GOAL:
Quote verbatim the span of lines that begins the listing below and closes with the line containing "0.04, 0.4), Specular_IOR_Level=0.22)".
————
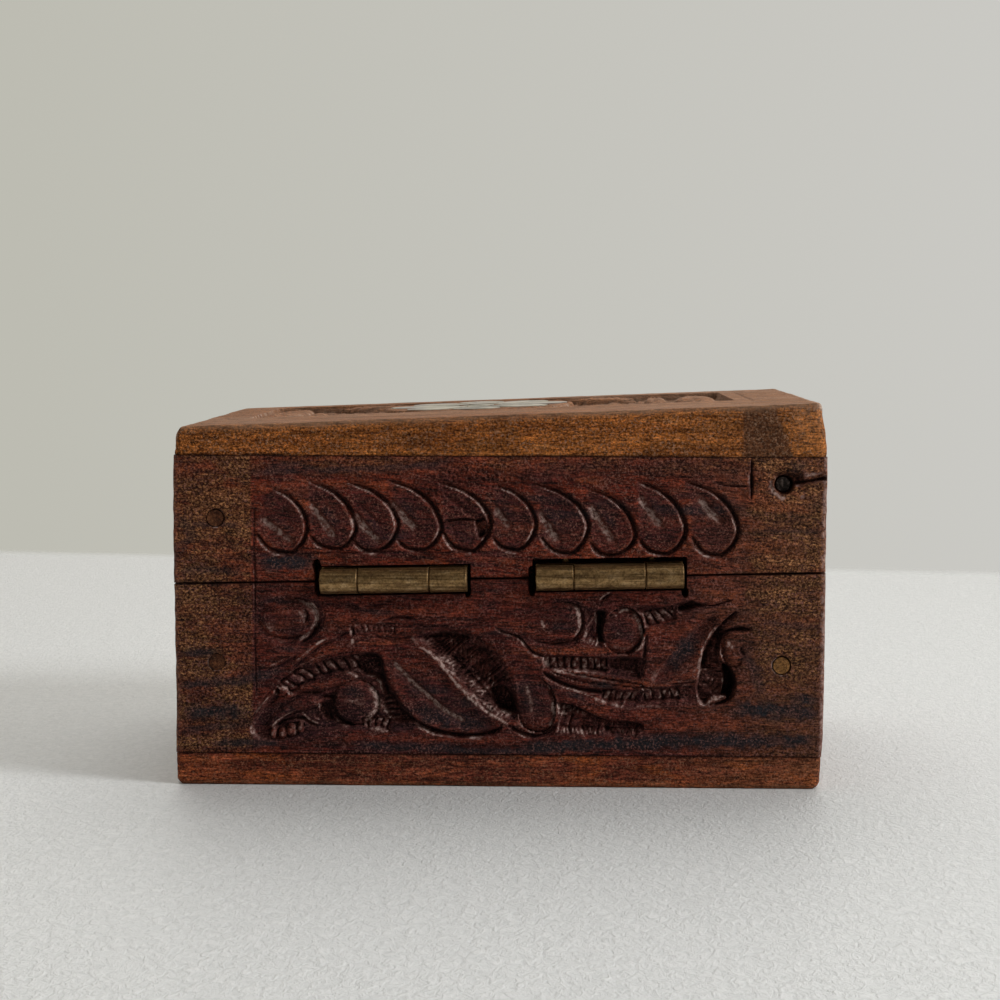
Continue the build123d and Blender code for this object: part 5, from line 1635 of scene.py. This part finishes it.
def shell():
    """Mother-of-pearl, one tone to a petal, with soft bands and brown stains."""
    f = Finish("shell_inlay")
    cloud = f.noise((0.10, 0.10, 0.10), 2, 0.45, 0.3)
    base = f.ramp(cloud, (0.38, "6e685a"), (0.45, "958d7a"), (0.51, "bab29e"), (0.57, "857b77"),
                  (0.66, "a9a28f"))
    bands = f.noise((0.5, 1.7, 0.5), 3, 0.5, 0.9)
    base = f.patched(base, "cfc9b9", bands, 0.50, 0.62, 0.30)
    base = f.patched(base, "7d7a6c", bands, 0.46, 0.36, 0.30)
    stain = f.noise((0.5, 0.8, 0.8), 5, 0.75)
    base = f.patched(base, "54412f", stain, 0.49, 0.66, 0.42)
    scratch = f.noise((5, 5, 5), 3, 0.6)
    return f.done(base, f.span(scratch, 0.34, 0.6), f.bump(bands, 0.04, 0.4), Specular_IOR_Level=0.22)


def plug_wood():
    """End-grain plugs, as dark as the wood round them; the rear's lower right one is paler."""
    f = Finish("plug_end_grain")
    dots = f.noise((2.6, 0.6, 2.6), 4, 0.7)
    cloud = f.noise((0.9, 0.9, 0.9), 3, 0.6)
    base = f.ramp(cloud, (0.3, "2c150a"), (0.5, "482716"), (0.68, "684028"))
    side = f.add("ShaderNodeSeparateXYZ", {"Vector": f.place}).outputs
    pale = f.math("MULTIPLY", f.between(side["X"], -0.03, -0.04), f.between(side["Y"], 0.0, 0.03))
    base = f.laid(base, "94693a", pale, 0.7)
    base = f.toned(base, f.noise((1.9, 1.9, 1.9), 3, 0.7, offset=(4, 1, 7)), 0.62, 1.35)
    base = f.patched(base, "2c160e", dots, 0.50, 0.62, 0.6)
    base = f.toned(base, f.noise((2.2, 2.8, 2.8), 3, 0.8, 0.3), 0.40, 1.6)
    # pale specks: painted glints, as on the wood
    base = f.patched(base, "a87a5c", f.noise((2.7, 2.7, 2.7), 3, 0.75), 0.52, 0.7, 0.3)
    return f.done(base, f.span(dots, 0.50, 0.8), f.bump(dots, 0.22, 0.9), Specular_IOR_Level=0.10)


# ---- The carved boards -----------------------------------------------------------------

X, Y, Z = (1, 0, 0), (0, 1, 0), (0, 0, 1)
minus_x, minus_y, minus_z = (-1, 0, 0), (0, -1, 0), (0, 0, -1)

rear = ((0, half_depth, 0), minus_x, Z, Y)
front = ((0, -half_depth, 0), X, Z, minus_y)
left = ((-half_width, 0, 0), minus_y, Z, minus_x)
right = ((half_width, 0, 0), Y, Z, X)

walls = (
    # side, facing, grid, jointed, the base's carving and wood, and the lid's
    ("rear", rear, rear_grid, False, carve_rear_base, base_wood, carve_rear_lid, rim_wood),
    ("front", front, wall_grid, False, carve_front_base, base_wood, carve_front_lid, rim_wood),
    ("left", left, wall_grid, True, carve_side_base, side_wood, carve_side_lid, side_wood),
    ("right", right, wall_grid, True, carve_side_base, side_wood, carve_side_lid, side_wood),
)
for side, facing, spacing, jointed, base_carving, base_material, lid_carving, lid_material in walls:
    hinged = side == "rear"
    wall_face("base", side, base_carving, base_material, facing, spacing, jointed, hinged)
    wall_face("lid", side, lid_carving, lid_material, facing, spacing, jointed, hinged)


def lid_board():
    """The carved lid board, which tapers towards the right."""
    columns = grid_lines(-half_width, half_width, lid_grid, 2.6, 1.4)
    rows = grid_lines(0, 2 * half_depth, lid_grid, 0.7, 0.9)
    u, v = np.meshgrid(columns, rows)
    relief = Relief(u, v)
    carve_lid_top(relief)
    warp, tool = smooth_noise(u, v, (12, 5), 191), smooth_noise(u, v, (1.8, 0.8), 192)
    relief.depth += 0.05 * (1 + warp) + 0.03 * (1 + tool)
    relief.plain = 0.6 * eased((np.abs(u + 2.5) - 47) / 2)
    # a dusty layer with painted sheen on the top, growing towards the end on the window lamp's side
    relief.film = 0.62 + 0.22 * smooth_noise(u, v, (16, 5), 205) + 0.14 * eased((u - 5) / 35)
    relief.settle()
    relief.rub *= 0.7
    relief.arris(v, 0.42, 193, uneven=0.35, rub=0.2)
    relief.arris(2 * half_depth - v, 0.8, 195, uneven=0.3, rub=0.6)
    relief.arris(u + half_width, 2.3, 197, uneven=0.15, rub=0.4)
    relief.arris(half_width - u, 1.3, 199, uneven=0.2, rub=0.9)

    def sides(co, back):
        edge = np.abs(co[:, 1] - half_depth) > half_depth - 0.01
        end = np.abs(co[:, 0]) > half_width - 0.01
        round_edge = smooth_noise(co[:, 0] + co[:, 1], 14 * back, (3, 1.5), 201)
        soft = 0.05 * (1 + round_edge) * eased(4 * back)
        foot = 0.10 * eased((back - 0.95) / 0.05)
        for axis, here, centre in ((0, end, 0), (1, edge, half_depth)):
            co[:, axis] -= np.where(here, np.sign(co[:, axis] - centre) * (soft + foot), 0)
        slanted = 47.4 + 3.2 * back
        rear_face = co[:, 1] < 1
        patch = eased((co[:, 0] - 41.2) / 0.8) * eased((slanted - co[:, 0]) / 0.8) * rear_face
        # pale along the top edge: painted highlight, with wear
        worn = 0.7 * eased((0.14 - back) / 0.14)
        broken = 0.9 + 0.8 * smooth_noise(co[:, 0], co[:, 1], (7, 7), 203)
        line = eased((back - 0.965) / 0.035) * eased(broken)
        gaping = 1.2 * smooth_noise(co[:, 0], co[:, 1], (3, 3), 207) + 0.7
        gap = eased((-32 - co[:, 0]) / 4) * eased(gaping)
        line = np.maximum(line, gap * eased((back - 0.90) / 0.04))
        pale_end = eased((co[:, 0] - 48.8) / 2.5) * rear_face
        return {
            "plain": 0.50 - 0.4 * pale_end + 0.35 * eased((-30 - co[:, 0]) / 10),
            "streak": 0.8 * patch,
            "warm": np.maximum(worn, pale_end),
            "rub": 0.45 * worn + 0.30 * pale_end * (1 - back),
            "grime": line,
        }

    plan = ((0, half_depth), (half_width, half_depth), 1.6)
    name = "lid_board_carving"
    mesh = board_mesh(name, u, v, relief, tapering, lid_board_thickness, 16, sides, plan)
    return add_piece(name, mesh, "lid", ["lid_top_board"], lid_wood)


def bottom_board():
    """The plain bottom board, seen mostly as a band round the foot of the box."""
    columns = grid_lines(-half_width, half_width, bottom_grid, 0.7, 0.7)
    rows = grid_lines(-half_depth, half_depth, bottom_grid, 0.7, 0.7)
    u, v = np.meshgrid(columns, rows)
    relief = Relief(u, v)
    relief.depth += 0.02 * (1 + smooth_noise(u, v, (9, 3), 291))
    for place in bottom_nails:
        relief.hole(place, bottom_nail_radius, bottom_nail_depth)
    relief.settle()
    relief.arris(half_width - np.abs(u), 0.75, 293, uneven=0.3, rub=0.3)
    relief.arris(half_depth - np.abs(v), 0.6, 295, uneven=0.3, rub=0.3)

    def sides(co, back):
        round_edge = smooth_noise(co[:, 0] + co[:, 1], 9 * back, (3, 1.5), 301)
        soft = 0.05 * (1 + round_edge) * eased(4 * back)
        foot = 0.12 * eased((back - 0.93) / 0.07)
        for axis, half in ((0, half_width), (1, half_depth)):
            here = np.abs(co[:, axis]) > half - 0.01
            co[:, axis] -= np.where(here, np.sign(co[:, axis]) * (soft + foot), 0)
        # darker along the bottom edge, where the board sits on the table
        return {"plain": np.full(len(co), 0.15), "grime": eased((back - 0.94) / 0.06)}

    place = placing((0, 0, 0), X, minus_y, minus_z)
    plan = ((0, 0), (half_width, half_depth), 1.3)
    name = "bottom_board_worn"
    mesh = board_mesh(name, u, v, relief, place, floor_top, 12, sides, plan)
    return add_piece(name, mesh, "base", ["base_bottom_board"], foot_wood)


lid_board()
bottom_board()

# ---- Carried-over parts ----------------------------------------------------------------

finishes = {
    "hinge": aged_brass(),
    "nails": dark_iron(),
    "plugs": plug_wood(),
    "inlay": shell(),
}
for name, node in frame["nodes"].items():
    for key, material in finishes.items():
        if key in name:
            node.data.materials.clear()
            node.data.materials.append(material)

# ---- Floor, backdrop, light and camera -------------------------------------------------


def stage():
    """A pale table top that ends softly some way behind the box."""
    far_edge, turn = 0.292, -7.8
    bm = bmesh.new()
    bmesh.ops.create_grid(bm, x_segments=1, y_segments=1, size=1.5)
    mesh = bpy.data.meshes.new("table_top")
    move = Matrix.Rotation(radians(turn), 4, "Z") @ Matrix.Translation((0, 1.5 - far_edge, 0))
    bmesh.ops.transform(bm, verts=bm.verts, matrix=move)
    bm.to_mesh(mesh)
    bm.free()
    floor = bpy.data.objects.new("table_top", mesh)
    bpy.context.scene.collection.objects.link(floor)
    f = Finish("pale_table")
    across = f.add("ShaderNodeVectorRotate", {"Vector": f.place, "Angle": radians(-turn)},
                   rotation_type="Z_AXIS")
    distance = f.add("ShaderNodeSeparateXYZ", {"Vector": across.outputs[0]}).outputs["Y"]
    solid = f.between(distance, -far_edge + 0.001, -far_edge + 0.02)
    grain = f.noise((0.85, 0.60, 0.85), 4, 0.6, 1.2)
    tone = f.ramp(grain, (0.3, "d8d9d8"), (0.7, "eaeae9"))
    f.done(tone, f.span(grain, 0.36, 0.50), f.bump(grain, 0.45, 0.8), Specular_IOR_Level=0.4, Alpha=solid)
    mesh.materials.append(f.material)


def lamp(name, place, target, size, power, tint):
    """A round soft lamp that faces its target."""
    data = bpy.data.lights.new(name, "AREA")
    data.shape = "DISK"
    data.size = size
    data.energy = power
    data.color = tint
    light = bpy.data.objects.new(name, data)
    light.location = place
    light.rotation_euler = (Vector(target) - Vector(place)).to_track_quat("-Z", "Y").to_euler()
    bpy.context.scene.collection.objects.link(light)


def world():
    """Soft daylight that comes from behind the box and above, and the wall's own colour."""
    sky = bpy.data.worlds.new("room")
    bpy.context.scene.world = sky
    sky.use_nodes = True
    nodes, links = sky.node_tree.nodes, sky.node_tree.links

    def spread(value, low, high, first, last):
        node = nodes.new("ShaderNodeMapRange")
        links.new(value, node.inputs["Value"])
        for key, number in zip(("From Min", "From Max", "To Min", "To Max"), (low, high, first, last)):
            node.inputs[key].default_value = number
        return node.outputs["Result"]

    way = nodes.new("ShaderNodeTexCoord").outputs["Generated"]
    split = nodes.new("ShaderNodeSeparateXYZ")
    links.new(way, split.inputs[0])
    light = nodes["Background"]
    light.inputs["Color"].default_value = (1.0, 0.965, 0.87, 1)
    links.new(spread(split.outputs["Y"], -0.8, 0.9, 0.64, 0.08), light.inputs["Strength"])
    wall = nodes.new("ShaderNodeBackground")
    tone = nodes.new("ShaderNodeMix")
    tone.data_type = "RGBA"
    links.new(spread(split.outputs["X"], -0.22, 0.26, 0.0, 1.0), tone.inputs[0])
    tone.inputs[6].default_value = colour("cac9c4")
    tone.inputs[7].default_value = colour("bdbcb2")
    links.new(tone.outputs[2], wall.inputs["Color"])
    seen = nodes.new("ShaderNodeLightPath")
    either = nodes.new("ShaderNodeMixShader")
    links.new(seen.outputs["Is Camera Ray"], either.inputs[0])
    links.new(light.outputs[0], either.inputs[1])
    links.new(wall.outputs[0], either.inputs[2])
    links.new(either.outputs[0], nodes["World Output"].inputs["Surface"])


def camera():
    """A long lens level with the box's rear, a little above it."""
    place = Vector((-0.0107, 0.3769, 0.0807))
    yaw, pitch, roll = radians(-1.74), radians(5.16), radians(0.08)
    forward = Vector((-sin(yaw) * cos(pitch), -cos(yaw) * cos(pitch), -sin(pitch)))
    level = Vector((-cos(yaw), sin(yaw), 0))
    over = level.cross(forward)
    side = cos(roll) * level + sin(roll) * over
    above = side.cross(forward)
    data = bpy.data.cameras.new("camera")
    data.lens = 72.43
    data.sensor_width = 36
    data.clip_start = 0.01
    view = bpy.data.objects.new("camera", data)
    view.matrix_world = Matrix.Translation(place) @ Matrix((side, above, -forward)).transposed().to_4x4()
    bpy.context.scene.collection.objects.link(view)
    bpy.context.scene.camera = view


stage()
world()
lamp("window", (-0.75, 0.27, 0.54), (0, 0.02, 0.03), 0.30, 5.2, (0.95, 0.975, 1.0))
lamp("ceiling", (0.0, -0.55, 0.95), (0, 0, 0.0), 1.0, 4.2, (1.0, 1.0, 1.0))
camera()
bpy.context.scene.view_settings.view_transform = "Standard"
————
ANSWER FOR THIS EXERCISE:
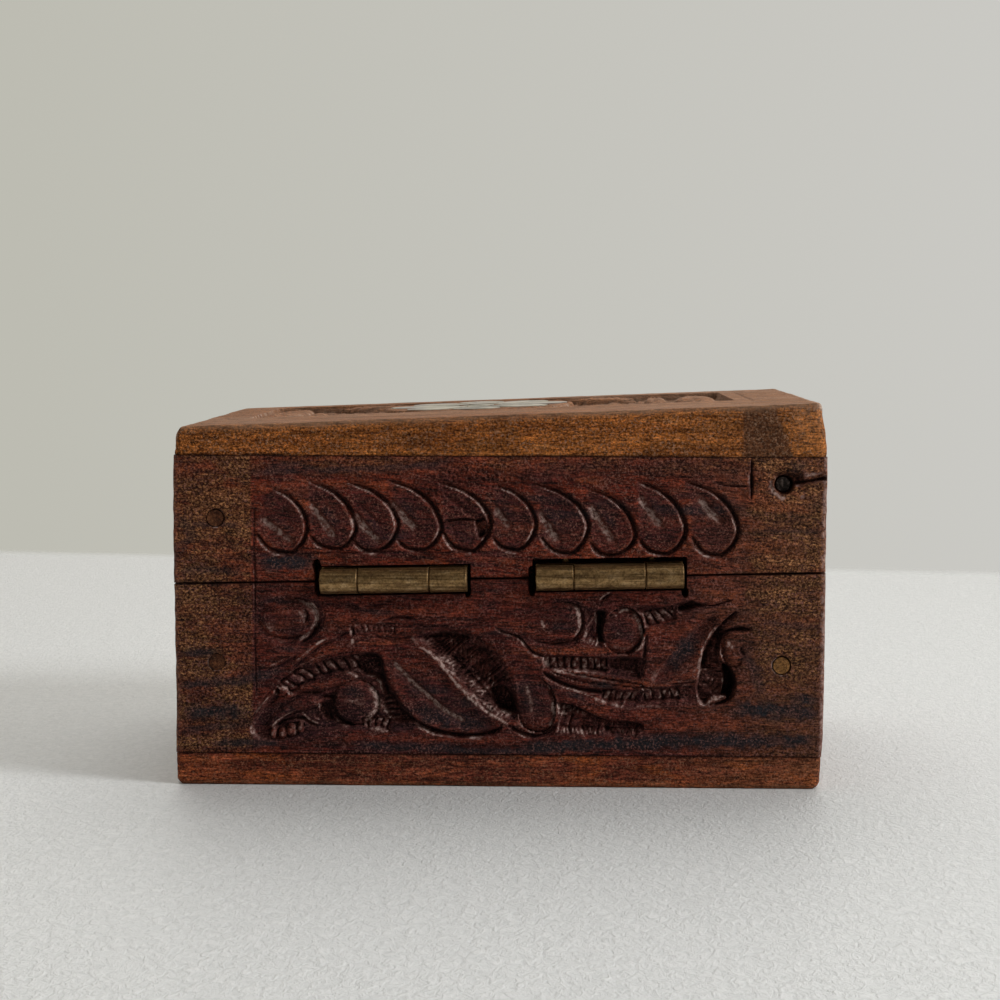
Continue the build123d and Blender code for this object: part 5, from line 1635 of scene.py. This part finishes it.
def shell():
    """Mother-of-pearl, one tone to a petal, with soft bands and brown stains."""
    f = Finish("shell_inlay")
    cloud = f.noise((0.10, 0.10, 0.10), 2, 0.45, 0.3)
    base = f.ramp(cloud, (0.38, "6e685a"), (0.45, "958d7a"), (0.51, "bab29e"), (0.57, "857b77"),
                  (0.66, "a9a28f"))
    bands = f.noise((0.5, 1.7, 0.5), 3, 0.5, 0.9)
    base = f.patched(base, "cfc9b9", bands, 0.50, 0.62, 0.30)
    base = f.patched(base, "7d7a6c", bands, 0.46, 0.36, 0.30)
    stain = f.noise((0.5, 0.8, 0.8), 5, 0.75)
    base = f.patched(base, "54412f", stain, 0.49, 0.66, 0.42)
    scratch = f.noise((5, 5, 5), 3, 0.6)
    return f.done(base, f.span(scratch, 0.34, 0.6), f.bump(bands, 0.04, 0.4), Specular_IOR_Level=0.22)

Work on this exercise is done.